Aujourd’hui, Joe Biden, dont les plans infrastructurels rapprocheraient les Etats-Unis de la social-démocratie européenne, est considéré outre-Atlantique comme un des présidents les plus atlantistes depuis longtemps. Mais son action jusqu’ici n’a pas été à la hauteur de cette réputation. Faut-il dès lors s’inquiéter du rapport d’amour-haine qui perdure d’un côté et de l’autre de l’océan? L’OTAN, l’un des bras armés de cette relation, est-elle au stade de mort cérébrale ou a-t-on mal interprété Emmanuel Macron?

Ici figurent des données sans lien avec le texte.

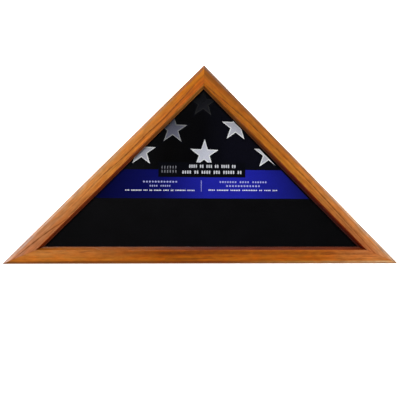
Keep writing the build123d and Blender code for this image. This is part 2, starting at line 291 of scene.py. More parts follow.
# Tones are linear colours at shares of a rail's length, from its start: "outer" and "inner" are the two
# sides of the face, whose hazier, bluer stops at the lower ends are painted sheen; "edge" is the rounded outer edge,
# painted with highlight where pale and with shade where dark; and "sight" is the slope beside the pane, at its
# front, painted with its shade, and with light where pale. A growth line is a path of points (distance along the
# rail, inset), its darkness at distances along the rail, and its half width, all in millimetres. "deep" is how
# bright the painted shade leaves the sight edge beside the pane, "gap" is the room of three weak lines, in
# millimetres, and "seed" sets the rail's own noise apart.
railLook = {
    "left": {
        "outer": [(0.05, (0.42, 0.17, 0.09)), (0.40, (0.50, 0.21, 0.06)), (0.90, (0.40, 0.12, 0.002))],
        "inner": [(0.05, (0.35, 0.12, 0.05)), (0.50, (0.41, 0.14, 0.02)), (0.90, (0.32, 0.07, 0.002))],
        "edge": [(0.05, (0.58, 0.42, 0.36)), (0.50, (0.42, 0.27, 0.16)), (0.90, (0.12, 0.03, 0.002))],
        "sight": [(0.15, (0.48, 0.07, 0.003)), (0.55, (0.50, 0.07, 0.001)), (0.90, (0.95, 0.35, 0.05))],
        "deep": 0.25, "line": (0.13, 0.030, 0.004), "gap": 6.6, "seed": 1.3,
        "lines": [
            {"path": [(0, 1.6), (62, 3.4), (82, 7.4), (99, 8.4), (140, 7.8), (171, 9.4), (201, 9.3),
                      (220, 10.2), (256, 8.9), (296, 6.4)],
             "dark": [(40, 0.0), (75, 0.35), (130, 0.60), (165, 0.95), (235, 1.0), (275, 0.60)],
             "half": 0.55},
            {"path": [(0, 3.0), (11, 4.4), (38, 7.0), (53, 8.9), (76, 13.0), (110, 18.8)],
             "dark": [(8, 0.3), (20, 0.8), (55, 1.0), (72, 0.6), (90, 0.0)], "half": 0.55},
            {"path": [(0, 0.2), (30, 1.2), (55, 3.0), (80, 8.0), (100, 12.0), (120, 18.0)],
             "dark": [(12, 0.0), (30, 0.35), (70, 0.30), (95, 0.0)], "half": 0.50},
        ],
    },
    "right": {
        "outer": [(0.05, (0.18, 0.05, 0.003)), (0.20, (0.24, 0.07, 0.006)), (0.50, (0.45, 0.14, 0.02)),
                  (0.95, (0.48, 0.20, 0.07))],
        "inner": [(0.10, (0.33, 0.09, 0.003)), (0.50, (0.34, 0.12, 0.012)), (0.95, (0.36, 0.11, 0.04))],
        "edge": [(0.10, (0.11, 0.09, 0.07)), (0.30, (0.12, 0.06, 0.025)), (0.90, (0.36, 0.30, 0.24))],
        "sight": [(0.10, (0.95, 0.28, 0.02)), (0.50, (0.34, 0.025, 0.001)), (0.85, (0.38, 0.03, 0.001))],
        "deep": 0.12, "line": (0.11, 0.028, 0.004), "gap": 7.4, "seed": 4.1,
        "lines": [
            {"path": [(0, 16.6), (27, 13.2), (53, 10.5), (79, 8.5), (123, 7.5), (163, 7.2), (201, 8.1),
                      (262, 10.1), (296, 11.6)],
             "dark": [(18, 0.8), (60, 1.0), (85, 1.0), (130, 0.8), (200, 0.9), (262, 0.6)], "half": 0.55},
            {"path": [(0, 6.6), (10, 5.6), (25, 3.9), (38, 2.6), (60, 0.4), (90, 0.0)],
             "dark": [(0, 0.4), (20, 0.5), (38, 0.3), (50, 0.0)], "half": 0.50},
            {"path": [(150, 11.5), (190, 10.6), (230, 11.4), (262, 12.6), (296, 14.0)],
             "dark": [(150, 0.0), (190, 0.35), (250, 0.45), (270, 0.1)], "half": 0.60},
        ],
    },
    "bottom": {
        "outer": [(0.03, (0.41, 0.14, 0.03)), (0.20, (0.34, 0.08, 0.004)), (0.60, (0.31, 0.08, 0.002)),
                  (0.90, (0.45, 0.13, 0.012))],
        "inner": [(0.03, (0.45, 0.15, 0.05)), (0.20, (0.34, 0.09, 0.008)), (0.60, (0.20, 0.04, 0.001)),
                  (0.90, (0.40, 0.14, 0.03))],
        "edge": [(0.06, (0.72, 0.45, 0.22)), (0.24, (0.40, 0.22, 0.05)), (0.45, (0.10, 0.02, 0.001)),
                 (0.90, (0.10, 0.03, 0.001))],
        "sight": [(0.15, (0.11, 0.016, 0.001)), (0.50, (0.08, 0.010, 0.001)), (0.85, (0.23, 0.06, 0.001))],
        "deep": 0.85, "line": (0.10, 0.022, 0.003), "gap": 8.0, "seed": 7.7,
        "lines": [
            {"path": [(0, 9.0), (48, 10.4), (150, 10.8), (230, 11.2), (300, 10.6), (419, 9.0)],
             "dark": [(30, 0.15), (80, 0.55), (190, 0.60), (235, 1.0), (262, 0.45), (330, 0.10)],
             "half": 1.6},
            {"path": [(170, 5.6), (205, 5.2), (228, 4.9), (250, 5.3), (290, 5.8)],
             "dark": [(195, 0.0), (216, 0.70), (238, 0.80), (252, 0.0)], "half": 0.80},
            {"path": [(0, 4.2), (120, 3.2), (228, 2.6), (300, 3.4), (419, 4.6)],
             "dark": [(60, 0.0), (130, 0.25), (230, 0.40), (300, 0.15), (360, 0.25)], "half": 0.45},
            {"path": [(150, 13.4), (205, 13.3), (260, 13.4)],
             "dark": [(180, 0.0), (195, 0.8), (215, 0.8), (232, 0.0)], "half": 0.7},
        ],
    },
}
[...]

Bruxelles, des attentes excessives
Une chose est sûre: les attentes des Européens envers les Etats-Unis sont souvent excessives. A l’exception de Donald Trump, qui éprouvait un réel mépris pour l’UE, en particulier pour l’Allemagne d’Angela Merkel, la plupart des occupants du Bureau ovale déçoivent tôt ou tard les Européens. Motif? L’Europe démocratique apparaît moins comme une priorité stratégique pour les Etats-Unis.

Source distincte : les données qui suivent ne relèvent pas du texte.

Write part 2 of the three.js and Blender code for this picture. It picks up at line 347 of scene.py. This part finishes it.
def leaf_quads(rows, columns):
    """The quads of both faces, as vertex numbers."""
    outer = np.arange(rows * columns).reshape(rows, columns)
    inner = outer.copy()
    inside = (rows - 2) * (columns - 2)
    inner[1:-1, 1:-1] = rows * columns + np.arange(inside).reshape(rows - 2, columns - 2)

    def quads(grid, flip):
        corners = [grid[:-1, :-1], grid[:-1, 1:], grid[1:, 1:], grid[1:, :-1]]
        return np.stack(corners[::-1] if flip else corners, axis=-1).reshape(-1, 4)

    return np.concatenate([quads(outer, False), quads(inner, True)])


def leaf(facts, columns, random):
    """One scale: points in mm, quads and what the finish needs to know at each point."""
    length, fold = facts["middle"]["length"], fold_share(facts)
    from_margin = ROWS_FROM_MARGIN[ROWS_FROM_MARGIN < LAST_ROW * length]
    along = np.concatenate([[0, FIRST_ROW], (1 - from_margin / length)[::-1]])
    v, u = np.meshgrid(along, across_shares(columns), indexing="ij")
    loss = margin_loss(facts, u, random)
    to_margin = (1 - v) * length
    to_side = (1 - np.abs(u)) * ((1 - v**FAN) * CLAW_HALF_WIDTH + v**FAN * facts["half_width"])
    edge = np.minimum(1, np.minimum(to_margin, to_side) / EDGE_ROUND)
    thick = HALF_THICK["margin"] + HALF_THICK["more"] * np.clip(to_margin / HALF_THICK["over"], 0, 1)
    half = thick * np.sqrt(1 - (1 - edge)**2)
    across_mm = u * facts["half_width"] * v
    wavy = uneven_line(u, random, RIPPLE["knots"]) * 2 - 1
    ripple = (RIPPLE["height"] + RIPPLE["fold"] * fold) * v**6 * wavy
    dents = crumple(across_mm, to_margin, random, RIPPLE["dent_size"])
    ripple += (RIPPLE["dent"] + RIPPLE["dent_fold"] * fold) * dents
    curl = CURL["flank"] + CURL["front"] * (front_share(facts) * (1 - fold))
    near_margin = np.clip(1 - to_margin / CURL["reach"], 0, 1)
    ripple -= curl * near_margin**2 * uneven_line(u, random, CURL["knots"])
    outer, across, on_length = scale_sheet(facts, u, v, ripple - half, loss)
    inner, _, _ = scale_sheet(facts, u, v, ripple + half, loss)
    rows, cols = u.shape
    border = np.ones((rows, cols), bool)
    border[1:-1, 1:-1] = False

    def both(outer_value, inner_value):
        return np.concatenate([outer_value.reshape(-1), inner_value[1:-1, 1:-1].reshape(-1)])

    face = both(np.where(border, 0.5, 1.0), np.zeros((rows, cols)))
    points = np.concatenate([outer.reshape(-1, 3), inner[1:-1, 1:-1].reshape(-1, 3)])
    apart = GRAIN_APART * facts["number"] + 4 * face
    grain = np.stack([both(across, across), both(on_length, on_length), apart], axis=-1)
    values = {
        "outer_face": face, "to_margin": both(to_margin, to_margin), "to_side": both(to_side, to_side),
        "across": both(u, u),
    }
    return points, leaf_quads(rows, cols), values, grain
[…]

Vu le bouleversement de la géopolitique mondiale, Washington a pourtant tort de prendre sa relation avec l’Europe pour acquise. L’espace transatlantique partage des valeurs qui sous-tendent les démocraties libérales, aussi imparfaites soient-elles. En agissant de concert avec Bruxelles face à la Chine, l’Amérique aurait tout à gagner: elle bénéficierait d’un soutien fort dans des domaines cruciaux tels que les normes et les nouvelles technologies. Avec Bruxelles comme modératrice, elle éviterait de s’enfermer dans un combat de civilisation avec Pékin dont toute la planète aurait à pâtir.
Invitation à l’immobilisme
Face à une Russie qui s’évertue à diviser l’UE, un couple transatlantique fort aurait plus de poids. Mais celle-ci, affaiblie par le Brexit et des disputes sans fin avec la Pologne et la Hongrie, est loin d’être unanime sur la question.

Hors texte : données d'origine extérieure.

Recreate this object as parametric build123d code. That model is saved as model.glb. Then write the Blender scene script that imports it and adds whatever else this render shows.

Il serait erroné de croire que la relation transatlantique s’impose d’elle-même. Les automatismes sont dangereux tant ils invitent à l’immobilisme. La relation doit se réinventer, être beaucoup plus ambitieuse. La première réunion du Conseil transatlantique sur le commerce et les technologies à Pittsburgh à la fin septembre est un premier pas dans la bonne direction. En termes d’investissements et d’échanges économiques, l’espace transatlantique demeure très dynamique. C’est une force qu’il devrait utiliser pour affirmer son leadership multilatéral sur le climat, la réforme de l’OMC, voire la régulation de l’intelligence artificielle. Il y va des valeurs qu’il prétend porter.
Et la Suisse dans tout ça? Elle ne compte pas trop sur le couple transatlantique. Elle promet d’acheter des avions F-35 américains, mais reste en froid avec Bruxelles.